Structured object records
————————

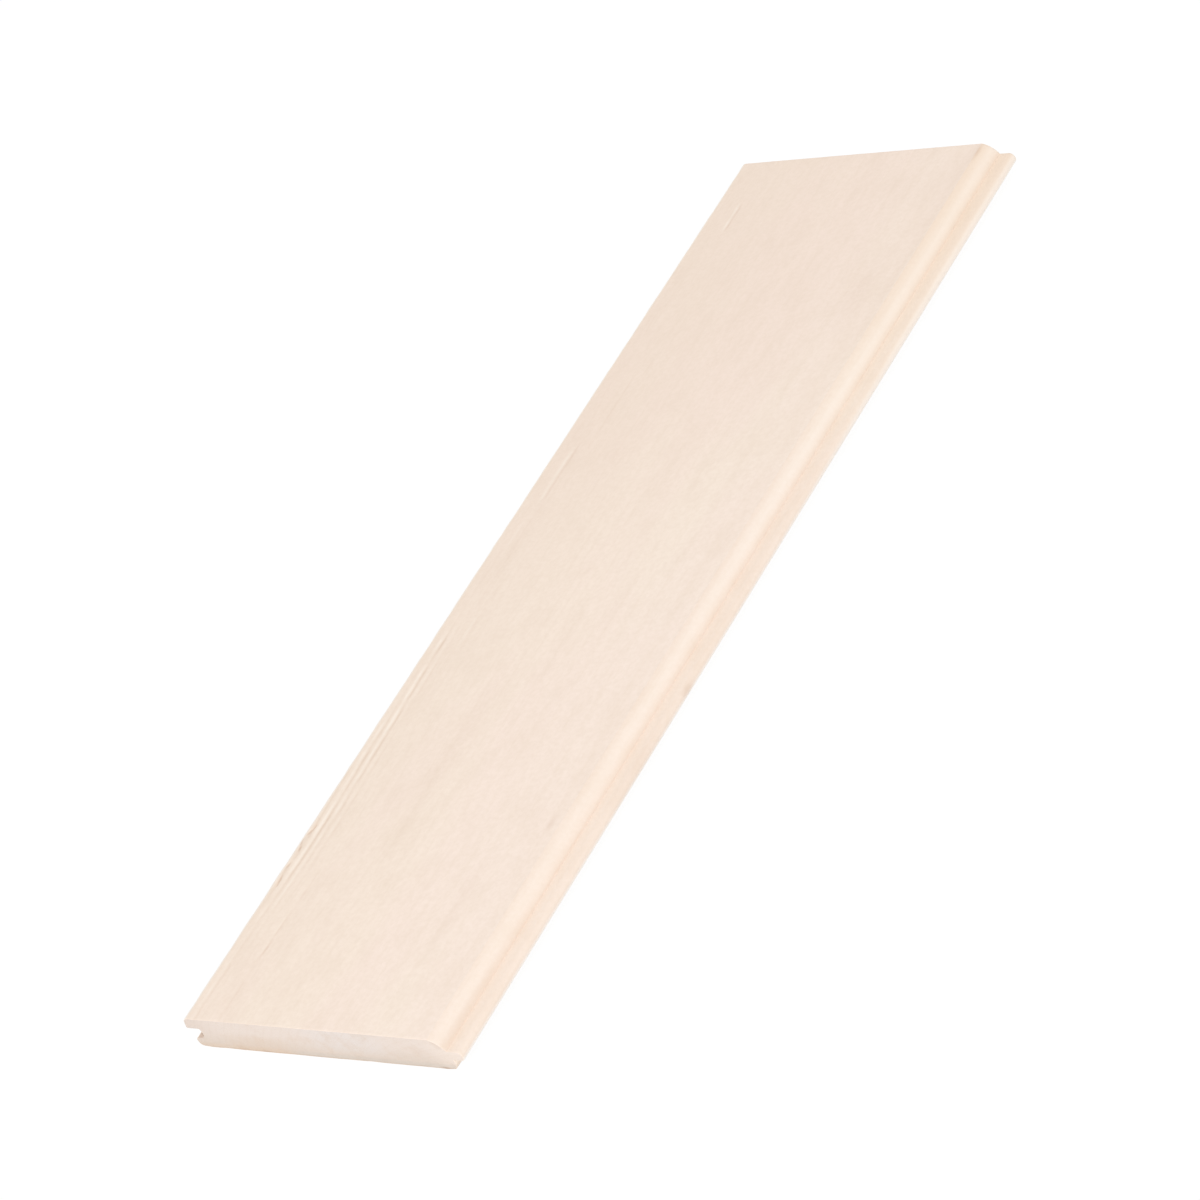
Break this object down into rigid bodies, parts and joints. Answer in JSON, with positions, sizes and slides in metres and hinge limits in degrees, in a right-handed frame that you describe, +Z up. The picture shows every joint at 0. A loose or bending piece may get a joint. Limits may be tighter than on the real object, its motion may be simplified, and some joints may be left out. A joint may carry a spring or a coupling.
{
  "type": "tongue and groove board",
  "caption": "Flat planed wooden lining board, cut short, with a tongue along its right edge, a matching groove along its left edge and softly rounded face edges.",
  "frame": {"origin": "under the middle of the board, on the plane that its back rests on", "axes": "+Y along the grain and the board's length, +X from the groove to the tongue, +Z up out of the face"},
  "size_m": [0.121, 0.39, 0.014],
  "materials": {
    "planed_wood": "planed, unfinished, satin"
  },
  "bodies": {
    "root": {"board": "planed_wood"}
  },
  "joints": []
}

————————

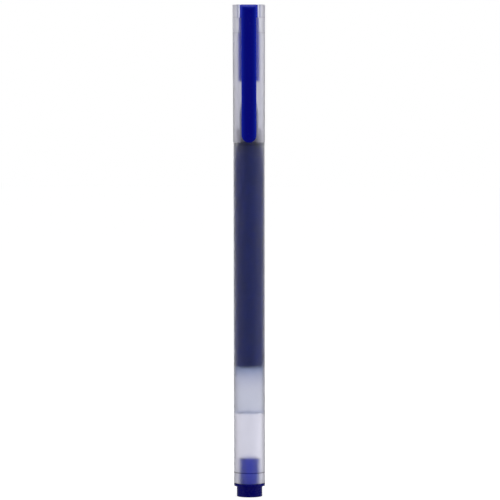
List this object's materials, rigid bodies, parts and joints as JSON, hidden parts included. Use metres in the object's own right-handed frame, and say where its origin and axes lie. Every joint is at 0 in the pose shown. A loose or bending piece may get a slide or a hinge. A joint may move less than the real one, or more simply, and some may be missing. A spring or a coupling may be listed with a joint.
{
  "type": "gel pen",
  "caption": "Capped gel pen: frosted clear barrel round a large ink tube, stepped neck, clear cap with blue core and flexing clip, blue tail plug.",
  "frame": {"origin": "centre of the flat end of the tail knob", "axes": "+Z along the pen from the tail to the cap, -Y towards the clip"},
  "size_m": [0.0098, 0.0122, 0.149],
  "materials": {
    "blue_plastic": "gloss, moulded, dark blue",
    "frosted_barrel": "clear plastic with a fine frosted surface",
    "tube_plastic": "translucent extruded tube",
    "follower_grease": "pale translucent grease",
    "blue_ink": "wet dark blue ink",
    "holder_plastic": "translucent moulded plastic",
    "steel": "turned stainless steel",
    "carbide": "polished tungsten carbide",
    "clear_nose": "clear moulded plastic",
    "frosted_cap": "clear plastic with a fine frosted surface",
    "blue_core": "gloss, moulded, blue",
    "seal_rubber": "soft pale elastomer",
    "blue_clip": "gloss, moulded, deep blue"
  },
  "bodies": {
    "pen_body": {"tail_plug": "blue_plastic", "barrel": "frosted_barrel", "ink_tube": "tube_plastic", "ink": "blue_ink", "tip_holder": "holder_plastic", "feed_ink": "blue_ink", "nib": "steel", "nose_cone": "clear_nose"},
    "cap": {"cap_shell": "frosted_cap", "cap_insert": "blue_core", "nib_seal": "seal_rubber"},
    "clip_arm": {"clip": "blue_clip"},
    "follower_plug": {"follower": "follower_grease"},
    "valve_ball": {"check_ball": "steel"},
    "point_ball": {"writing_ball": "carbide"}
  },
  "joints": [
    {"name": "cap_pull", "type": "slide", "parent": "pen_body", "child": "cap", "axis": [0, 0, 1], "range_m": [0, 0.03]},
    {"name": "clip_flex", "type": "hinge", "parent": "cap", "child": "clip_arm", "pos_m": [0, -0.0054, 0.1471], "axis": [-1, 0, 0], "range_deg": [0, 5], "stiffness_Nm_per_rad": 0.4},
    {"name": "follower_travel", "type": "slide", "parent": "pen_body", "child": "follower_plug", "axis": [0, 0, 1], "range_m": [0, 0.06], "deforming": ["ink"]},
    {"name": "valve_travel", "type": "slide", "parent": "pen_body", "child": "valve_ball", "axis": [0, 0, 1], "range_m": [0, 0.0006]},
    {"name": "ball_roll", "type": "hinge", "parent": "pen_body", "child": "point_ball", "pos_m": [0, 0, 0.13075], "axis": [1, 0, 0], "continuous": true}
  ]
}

————————

Using the entries above, find all lines with "joints". Copy them.

Completed exercise:
Break this object down into rigid bodies, parts and joints. Answer in JSON, with positions, sizes and slides in metres and hinge limits in degrees, in a right-handed frame that you describe, +Z up. The picture shows every joint at 0. A loose or bending piece may get a joint. Limits may be tighter than on the real object, its motion may be simplified, and some joints may be left out. A joint may carry a spring or a coupling.
  "joints": []
List this object's materials, rigid bodies, parts and joints as JSON, hidden parts included. Use metres in the object's own right-handed frame, and say where its origin and axes lie. Every joint is at 0 in the pose shown. A loose or bending piece may get a slide or a hinge. A joint may move less than the real one, or more simply, and some may be missing. A spring or a coupling may be listed with a joint.
  "joints": [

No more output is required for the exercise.